Supplied material
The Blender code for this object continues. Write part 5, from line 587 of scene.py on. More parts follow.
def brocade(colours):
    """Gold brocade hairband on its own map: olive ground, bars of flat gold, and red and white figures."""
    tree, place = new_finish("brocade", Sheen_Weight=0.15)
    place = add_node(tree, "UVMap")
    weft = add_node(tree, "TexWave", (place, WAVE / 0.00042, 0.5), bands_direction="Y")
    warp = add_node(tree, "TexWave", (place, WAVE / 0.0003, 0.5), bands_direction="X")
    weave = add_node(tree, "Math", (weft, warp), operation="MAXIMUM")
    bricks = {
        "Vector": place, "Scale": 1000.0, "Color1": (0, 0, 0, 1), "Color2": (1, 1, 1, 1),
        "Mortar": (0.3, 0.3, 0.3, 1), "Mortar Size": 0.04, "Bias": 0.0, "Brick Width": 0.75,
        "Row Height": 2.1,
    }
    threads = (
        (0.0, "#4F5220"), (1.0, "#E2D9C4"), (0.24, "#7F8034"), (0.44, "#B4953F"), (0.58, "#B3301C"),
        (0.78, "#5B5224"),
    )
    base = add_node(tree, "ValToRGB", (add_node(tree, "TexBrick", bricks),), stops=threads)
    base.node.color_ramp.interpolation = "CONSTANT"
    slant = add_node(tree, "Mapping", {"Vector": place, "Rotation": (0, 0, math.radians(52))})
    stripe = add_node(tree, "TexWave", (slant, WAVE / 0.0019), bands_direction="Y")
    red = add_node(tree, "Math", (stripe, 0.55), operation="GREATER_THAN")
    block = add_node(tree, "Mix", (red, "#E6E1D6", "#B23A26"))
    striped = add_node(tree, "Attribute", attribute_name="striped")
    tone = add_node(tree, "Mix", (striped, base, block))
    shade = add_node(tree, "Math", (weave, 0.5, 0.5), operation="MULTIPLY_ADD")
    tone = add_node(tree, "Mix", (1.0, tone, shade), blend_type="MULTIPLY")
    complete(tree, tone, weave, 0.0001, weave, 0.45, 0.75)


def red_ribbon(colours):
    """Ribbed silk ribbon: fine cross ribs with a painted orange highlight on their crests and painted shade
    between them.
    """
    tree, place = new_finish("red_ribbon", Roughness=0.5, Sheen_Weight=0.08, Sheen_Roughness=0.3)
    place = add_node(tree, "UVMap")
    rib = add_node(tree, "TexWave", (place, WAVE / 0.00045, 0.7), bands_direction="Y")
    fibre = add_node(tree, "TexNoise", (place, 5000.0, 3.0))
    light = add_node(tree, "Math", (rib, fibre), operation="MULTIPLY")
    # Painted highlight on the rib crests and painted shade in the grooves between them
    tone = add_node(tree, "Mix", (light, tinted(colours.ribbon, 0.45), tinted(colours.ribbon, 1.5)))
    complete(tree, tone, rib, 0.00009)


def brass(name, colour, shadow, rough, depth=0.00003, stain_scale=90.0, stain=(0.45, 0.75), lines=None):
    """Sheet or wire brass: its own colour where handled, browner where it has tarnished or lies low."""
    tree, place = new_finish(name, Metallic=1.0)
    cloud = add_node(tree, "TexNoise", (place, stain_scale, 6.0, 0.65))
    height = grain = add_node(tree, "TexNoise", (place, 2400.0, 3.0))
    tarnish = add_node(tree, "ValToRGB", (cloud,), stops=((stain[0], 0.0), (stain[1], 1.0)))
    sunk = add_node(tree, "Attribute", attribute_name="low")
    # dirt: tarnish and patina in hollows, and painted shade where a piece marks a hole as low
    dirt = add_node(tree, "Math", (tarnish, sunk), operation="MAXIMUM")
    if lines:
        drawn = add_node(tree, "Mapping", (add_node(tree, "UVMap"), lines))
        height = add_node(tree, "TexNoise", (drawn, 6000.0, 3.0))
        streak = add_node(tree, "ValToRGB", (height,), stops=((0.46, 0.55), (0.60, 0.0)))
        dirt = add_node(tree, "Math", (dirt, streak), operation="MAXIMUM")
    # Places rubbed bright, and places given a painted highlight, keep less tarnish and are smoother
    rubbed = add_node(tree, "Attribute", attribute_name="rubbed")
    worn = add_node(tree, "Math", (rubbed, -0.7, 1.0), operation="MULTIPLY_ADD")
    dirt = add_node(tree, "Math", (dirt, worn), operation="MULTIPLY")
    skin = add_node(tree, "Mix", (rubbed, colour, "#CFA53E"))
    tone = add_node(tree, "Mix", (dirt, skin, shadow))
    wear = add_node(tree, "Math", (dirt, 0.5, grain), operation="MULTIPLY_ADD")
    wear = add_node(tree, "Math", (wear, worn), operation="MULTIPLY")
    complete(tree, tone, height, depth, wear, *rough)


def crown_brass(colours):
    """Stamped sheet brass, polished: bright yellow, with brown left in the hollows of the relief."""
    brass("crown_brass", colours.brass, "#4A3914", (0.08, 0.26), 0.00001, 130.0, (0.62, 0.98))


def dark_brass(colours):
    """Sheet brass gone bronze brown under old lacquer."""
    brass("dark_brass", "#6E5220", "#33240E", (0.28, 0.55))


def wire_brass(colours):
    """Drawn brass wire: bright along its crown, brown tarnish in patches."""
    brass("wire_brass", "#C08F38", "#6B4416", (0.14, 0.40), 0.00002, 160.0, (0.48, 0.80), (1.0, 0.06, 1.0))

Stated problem
Quote exactly the opening line of the material above and every line after it, up to and including the line that contains "complete(tree, tone, weave, 0.0001, weave, 0.45, 0.75)".

Full answer
The Blender code for this object continues. Write part 5, from line 587 of scene.py on. More parts follow.
def brocade(colours):
    """Gold brocade hairband on its own map: olive ground, bars of flat gold, and red and white figures."""
    tree, place = new_finish("brocade", Sheen_Weight=0.15)
    place = add_node(tree, "UVMap")
    weft = add_node(tree, "TexWave", (place, WAVE / 0.00042, 0.5), bands_direction="Y")
    warp = add_node(tree, "TexWave", (place, WAVE / 0.0003, 0.5), bands_direction="X")
    weave = add_node(tree, "Math", (weft, warp), operation="MAXIMUM")
    bricks = {
        "Vector": place, "Scale": 1000.0, "Color1": (0, 0, 0, 1), "Color2": (1, 1, 1, 1),
        "Mortar": (0.3, 0.3, 0.3, 1), "Mortar Size": 0.04, "Bias": 0.0, "Brick Width": 0.75,
        "Row Height": 2.1,
    }
    threads = (
        (0.0, "#4F5220"), (1.0, "#E2D9C4"), (0.24, "#7F8034"), (0.44, "#B4953F"), (0.58, "#B3301C"),
        (0.78, "#5B5224"),
    )
    base = add_node(tree, "ValToRGB", (add_node(tree, "TexBrick", bricks),), stops=threads)
    base.node.color_ramp.interpolation = "CONSTANT"
    slant = add_node(tree, "Mapping", {"Vector": place, "Rotation": (0, 0, math.radians(52))})
    stripe = add_node(tree, "TexWave", (slant, WAVE / 0.0019), bands_direction="Y")
    red = add_node(tree, "Math", (stripe, 0.55), operation="GREATER_THAN")
    block = add_node(tree, "Mix", (red, "#E6E1D6", "#B23A26"))
    striped = add_node(tree, "Attribute", attribute_name="striped")
    tone = add_node(tree, "Mix", (striped, base, block))
    shade = add_node(tree, "Math", (weave, 0.5, 0.5), operation="MULTIPLY_ADD")
    tone = add_node(tree, "Mix", (1.0, tone, shade), blend_type="MULTIPLY")
    complete(tree, tone, weave, 0.0001, weave, 0.45, 0.75)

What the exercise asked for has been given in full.